Ernst Volland, der Anfang der 1970er Jahre einige Karikaturen in „Pardon“ veröffentlichte, erinnert sich, wie er als Jugendlicher Ärger wegen der Zeitschrift mit seinen Eltern bekam. Das Titelbild zeigte Che Guevara plus nackter Dame, die ihre Brüste mit Bömbchen verdeckte. „Es war nicht Che, es war die Nacktheit, die empörte. Das Heft wurde vor meinen Augen zerrissen.“

Lieblingsfeind Franz Josef Strauß

Das Titelbild der Juli-Ausgabe 1972 zeigt Ulrike Meinhof mit Bombe und Franz Josef Strauß. „Auf weitere gute Zusammenarbeit“ ist die Schlagzeile. Tenor der Titelgeschichte: Strauß sei Nutznießer des Bombenterrors der RAF. Prompt erwirkte Strauß eine einstweilige Verfügung gegen die Titelgeschichte und versicherte in einer eidesstattlichen Erklärung, er sei nie Mitglied der RAF gewesen. Die Pardon-Redaktion lachte sich ins Fäustchen. Schöner konnte die Reaktion des Erzfeindes gar nicht sein. Sie druckte das Schreiben von dessen Anwälten ab.

Alles das und vieles mehr erfährt man in der Ausstellung im Frankfurter Karikaturen-Museum. Sämtliche Titelbilder sind hier großformatig ausgestellt. Und es ist zu sehen, wie Zeichungen, Titelfotos und Texte entstanden sind. Man kann der Redaktion quasi bei ihrer Arbeit über die Schultern schauen.

„Teuflische“ Jahre ist ein Lichtblick in diesen trüben Zeiten, in denen Rechtsextreme Aufwind haben und der Militarismus Blüten treibt. Das Titelbild der März-Ausgabe 1969 zeigt demonstrierende Soldaten mit der Schlagzeile: „Soldaten wollt ihr ewig kuschen?“. Einer hält ein Schild hoch auf dem steht: „Die Spieße werden immer frecher, brecht die Macht der Knobelbecher!“ Auf dem Foto sind auch zwei Frauen zu sehen. Ungewöhnlich für Pardon: Beide sind vollständig bekleidet.

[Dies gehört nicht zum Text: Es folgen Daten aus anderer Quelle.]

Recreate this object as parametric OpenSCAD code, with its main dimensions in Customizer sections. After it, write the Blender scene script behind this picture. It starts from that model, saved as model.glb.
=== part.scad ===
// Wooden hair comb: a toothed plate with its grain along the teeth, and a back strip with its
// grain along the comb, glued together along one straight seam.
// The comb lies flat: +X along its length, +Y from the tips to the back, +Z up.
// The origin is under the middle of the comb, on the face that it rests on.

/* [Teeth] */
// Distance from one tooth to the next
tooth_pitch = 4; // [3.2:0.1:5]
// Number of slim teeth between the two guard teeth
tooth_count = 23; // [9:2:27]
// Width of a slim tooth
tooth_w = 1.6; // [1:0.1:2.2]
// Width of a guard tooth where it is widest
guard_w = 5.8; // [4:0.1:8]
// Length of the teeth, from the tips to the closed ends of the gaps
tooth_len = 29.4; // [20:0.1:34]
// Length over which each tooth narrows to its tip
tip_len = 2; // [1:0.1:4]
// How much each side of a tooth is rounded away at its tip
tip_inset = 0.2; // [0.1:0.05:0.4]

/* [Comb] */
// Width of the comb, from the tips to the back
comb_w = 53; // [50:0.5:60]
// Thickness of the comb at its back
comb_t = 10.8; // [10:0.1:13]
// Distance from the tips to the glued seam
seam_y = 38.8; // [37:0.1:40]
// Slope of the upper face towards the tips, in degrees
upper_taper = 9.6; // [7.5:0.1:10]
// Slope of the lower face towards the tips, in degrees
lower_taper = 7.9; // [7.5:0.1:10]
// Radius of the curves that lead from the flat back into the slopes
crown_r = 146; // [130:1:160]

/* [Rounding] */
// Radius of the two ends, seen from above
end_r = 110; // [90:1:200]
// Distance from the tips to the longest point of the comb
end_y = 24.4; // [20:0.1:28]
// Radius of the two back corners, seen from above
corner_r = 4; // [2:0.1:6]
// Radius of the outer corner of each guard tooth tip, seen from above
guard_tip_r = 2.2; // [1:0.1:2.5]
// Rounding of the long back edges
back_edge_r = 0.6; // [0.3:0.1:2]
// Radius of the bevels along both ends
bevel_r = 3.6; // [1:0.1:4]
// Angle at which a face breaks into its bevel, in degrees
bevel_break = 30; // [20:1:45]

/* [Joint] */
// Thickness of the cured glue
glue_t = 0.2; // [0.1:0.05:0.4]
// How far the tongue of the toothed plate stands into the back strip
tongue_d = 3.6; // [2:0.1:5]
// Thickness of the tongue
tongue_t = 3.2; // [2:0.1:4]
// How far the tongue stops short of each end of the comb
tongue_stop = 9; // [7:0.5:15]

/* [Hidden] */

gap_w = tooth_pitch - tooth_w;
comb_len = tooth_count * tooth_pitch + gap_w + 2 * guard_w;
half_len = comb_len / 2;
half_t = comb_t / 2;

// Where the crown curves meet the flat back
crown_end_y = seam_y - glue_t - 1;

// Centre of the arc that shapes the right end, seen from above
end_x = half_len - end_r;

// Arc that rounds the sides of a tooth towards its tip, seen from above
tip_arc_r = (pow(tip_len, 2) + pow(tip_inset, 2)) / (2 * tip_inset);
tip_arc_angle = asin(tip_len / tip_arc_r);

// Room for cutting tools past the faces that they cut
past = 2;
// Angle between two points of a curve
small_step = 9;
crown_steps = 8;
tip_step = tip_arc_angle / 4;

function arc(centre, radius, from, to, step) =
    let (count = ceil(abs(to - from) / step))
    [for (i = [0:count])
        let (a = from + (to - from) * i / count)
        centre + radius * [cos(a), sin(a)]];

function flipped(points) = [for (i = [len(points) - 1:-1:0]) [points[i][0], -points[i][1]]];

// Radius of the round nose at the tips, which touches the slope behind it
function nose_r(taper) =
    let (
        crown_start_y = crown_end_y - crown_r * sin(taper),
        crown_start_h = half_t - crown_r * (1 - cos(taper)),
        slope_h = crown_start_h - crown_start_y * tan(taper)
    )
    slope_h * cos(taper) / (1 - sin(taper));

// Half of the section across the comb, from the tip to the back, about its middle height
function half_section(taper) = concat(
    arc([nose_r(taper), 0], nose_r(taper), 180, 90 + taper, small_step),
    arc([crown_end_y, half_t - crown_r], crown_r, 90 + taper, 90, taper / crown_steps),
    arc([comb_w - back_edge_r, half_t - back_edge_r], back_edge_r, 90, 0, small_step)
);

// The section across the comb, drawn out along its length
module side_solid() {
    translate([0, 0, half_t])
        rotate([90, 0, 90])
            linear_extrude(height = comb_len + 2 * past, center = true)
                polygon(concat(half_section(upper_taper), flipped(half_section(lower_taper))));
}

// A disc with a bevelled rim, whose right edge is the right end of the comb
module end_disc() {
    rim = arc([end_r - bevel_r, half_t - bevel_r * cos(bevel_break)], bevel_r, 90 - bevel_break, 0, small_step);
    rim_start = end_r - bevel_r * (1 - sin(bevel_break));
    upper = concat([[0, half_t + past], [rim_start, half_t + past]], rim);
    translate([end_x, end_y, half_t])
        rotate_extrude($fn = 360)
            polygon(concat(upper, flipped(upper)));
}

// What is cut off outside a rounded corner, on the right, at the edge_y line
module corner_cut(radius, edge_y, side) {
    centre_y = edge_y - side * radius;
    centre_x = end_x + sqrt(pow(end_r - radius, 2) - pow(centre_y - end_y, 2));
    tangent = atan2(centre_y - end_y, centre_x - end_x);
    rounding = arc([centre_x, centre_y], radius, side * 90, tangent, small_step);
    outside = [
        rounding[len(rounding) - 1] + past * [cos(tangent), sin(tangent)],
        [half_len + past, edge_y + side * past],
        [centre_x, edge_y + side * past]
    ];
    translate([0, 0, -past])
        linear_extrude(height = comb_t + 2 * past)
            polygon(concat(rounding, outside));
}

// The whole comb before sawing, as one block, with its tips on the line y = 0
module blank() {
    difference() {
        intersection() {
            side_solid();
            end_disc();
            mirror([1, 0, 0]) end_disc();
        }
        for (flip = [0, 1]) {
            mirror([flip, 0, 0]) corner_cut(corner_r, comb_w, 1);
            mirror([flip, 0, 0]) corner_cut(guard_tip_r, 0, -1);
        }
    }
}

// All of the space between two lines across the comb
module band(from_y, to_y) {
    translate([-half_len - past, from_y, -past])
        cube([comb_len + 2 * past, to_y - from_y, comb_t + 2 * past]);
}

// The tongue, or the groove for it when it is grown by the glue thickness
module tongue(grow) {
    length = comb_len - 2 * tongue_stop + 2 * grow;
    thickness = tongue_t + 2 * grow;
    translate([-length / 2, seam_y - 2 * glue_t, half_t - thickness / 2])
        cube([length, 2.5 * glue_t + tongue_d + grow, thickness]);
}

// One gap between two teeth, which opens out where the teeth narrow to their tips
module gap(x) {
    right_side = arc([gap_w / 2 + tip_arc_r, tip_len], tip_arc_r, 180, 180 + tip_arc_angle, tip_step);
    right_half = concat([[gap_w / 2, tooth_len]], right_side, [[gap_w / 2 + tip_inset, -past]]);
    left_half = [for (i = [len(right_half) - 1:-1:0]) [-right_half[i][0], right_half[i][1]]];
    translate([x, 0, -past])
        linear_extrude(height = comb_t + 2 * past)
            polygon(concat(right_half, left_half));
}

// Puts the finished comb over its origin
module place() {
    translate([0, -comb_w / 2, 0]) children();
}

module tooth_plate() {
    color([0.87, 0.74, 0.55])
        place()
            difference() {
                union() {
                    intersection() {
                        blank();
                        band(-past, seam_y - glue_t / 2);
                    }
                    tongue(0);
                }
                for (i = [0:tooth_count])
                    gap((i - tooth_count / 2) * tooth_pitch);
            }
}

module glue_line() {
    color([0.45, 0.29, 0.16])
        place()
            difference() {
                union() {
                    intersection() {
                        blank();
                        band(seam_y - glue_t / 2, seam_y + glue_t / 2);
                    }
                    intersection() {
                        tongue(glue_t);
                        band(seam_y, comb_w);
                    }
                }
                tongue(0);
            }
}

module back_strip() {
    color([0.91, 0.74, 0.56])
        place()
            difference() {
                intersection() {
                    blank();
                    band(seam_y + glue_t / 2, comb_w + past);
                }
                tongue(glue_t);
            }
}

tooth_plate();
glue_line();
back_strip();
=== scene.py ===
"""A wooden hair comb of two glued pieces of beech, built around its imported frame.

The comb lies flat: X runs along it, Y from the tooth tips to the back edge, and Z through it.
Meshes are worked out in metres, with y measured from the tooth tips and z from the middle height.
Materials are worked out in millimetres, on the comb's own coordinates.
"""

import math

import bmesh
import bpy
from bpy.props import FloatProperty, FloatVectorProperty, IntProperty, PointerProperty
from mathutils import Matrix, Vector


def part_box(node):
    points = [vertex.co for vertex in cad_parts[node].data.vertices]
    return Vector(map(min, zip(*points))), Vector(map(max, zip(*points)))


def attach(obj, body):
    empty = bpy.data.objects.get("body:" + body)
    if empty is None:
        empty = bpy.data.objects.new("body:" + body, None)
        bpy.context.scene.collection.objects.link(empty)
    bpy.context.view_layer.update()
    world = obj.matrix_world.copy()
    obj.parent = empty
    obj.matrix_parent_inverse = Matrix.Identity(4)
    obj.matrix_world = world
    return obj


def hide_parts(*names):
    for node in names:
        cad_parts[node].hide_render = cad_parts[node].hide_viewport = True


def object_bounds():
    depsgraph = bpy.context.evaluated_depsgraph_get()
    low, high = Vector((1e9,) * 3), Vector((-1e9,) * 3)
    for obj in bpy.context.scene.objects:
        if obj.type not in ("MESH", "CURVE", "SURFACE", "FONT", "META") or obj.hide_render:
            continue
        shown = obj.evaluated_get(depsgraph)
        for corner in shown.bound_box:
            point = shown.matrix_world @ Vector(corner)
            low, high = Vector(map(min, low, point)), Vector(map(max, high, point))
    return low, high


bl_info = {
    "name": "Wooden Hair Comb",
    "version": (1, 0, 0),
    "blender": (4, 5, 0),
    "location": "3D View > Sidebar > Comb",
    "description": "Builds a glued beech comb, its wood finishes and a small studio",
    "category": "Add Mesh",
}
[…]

Paul Taussig erzählt, wie es dazu kam. Eigentlich sollte die eine der beiden ohne oben auftreten. Doch als das Modell seinen Oberkörper frei machte geschah Folgendes: „Nach einem Moment der Stille ertönte ein enttäuschtes Stöhnen aller Anwesenden: Der Busen des Mädchens entsprach nicht unseren Vorstellungen, er war zu üppig, was zur Folge hatte, dass er der Anziehungskraft der Erde unterlag. Die Arbeit wurde unterbrochen. Man versuchte, ihre Haut auf dem Rücken mit Klebestreifen nach unten zu ziehen, um den Busen nach oben zu rücken.“ Das half alles nicht. Schließlich wurde das Modell „in eine kleine Lederjacke unseres Layouters gepresst, in der man die Brüste eher erahnen als sehen konnte“, so Taussig. Die andere Dame auf dem Foto ist die Redaktionsassistentin, den von vorne herein klargestellt hatte, dass sie sich nur bekleidet ablichten lässt.

Die Ausstellung „Teuflische Jahre“ ist bis zum 19. März 2023 im Caricatura Museum, Weckmarkt 17, in Frankfurt (Main) zu sehen. Die Öffnungszeiten sind Mittwoch bis Sonntag 11 bis 18 Uhr. Eintritt: 8 Euro, ermäßigt 4 Euro.

Wer nicht zur Ausstellung kommen kann, kann sich im Buchhandel den Ausstellungskatalog besorgen, in dem auf über 200 Seiten alle Titelbilder und zahlreiche Auszüge aus der Satirezeitschrift zu sehen sind. Dazu gibt es die Erinnerung einiger Radakteure an ihre Zeit bei Pardon, darunter Alice Schwarzer, Günter Wallraff und Otto Waalkes.

„Teuflische Jahre – pardon – Die deutsche satirische Monatsschrift 1962-1982“, herausgegeben von Gerhard Kromschröder und Till Kaposty-Bliss, 228 Seiten, Format 30 x 21 Zentimeter, ISBN 978-3-96849-068-7, 25 Euro.